Nobody knows why it was on the ship. Was it cargo being sold? A personal instrument belonging to a wealthy passenger? A gift meant for a powerful ruler? The answer has never been found.

There is also the question of how well it actually worked. A 2025 study by two engineers created a detailed digital simulation of the mechanism and found that the gears likely jammed frequently, sometimes after only a few months of use. Other researchers argue that the current condition of the bronze, which has been distorted by 2,000 years underwater, makes it impossible to draw firm conclusions about how precisely it functioned in its original state.


Why the Antikythera Mechanism Matters

The level of skill required to build the Antikythera Mechanism was not matched again until medieval European engineers began constructing large mechanical clocks in the 14th century. That is a gap of more than 1,000 years.

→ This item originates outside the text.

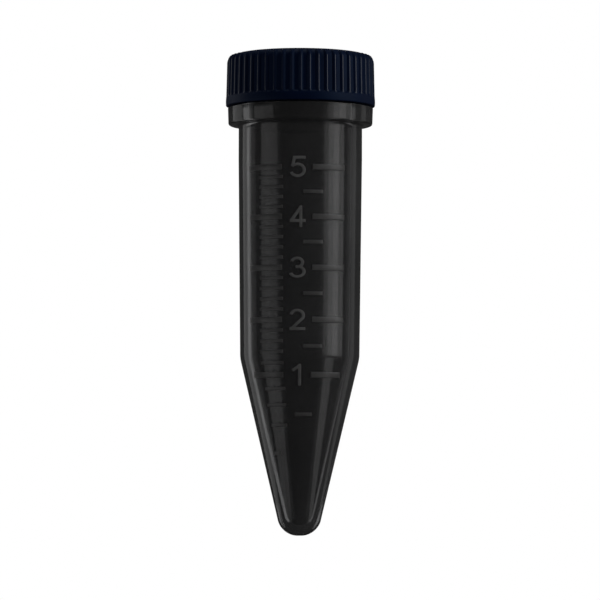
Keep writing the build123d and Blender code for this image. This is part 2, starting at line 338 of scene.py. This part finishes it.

This tells us something important. The ancient world was far more sophisticated than most people imagine. Somewhere in Greece, more than two millennia ago, engineers and astronomers were working together to build a pocket-sized machine capable of modeling the entire solar system. They did it by hand, using nothing but bronze, basic tools, and brilliant mathematical thinking.

The Antikythera Mechanism is not just an artifact. It is proof that human ingenuity has always been extraordinary, and that much of what the ancient world achieved has been lost to time. The fact that this one device survived at the bottom of the sea for 2,000 years almost feels like it was meant to be found.


Where to See It Today

The surviving fragments of the Antikythera Mechanism are on permanent display at the National Archaeological Museum in Athens, Greece. Full working replicas, built by modern engineers after years of study, are also available at the museum so visitors can see how the original device would have looked and operated when it was new.